# Data block
----

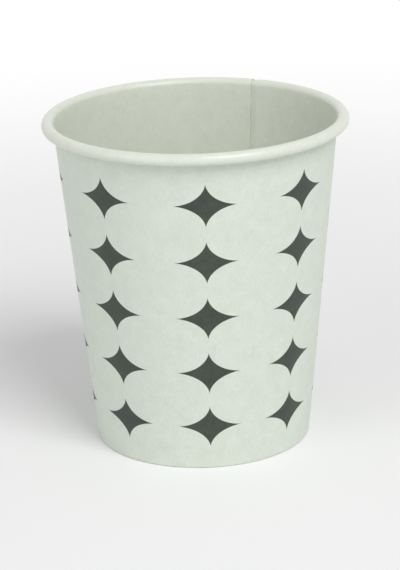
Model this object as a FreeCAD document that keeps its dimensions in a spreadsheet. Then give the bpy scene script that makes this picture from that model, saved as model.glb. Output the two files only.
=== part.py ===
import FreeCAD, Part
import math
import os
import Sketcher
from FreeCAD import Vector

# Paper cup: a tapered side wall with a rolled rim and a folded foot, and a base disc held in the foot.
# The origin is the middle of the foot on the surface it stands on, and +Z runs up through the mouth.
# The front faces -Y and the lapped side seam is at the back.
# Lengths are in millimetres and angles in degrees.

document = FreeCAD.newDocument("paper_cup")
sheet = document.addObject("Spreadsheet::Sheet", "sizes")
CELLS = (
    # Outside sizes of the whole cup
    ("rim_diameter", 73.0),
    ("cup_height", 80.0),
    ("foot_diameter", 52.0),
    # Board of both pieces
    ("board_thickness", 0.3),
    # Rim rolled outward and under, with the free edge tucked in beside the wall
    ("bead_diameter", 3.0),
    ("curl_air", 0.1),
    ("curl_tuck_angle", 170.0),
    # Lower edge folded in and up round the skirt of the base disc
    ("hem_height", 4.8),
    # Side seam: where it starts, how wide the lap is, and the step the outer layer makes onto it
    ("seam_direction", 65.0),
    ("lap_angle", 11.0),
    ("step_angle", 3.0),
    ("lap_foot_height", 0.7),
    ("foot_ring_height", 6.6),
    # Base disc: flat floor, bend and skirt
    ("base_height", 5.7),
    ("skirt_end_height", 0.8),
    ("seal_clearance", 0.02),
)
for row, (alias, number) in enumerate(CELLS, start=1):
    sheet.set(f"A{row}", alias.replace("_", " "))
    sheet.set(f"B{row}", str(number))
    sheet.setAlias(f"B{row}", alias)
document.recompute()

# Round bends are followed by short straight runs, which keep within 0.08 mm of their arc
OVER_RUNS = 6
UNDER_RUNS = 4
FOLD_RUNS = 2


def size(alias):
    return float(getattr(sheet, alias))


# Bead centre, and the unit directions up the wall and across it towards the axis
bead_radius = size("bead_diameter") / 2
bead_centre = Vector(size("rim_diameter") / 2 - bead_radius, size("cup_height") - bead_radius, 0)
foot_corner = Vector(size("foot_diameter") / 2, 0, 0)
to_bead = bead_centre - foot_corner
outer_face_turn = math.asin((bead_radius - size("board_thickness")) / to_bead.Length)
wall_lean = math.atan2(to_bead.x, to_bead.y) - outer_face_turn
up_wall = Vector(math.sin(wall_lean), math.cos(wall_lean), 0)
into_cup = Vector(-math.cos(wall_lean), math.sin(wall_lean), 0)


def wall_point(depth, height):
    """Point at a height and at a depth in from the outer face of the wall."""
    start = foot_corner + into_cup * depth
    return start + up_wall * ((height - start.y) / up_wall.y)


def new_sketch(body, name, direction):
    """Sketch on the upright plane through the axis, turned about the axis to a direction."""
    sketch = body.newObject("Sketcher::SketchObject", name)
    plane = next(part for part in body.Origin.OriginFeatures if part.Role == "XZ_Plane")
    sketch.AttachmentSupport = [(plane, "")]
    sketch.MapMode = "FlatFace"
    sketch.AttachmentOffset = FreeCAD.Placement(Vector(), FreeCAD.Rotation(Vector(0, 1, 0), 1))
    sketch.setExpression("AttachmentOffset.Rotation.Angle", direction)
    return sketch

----

# Set task
A number is the only answer here: how many lines of the material above contain "from"?

# Result of this task
3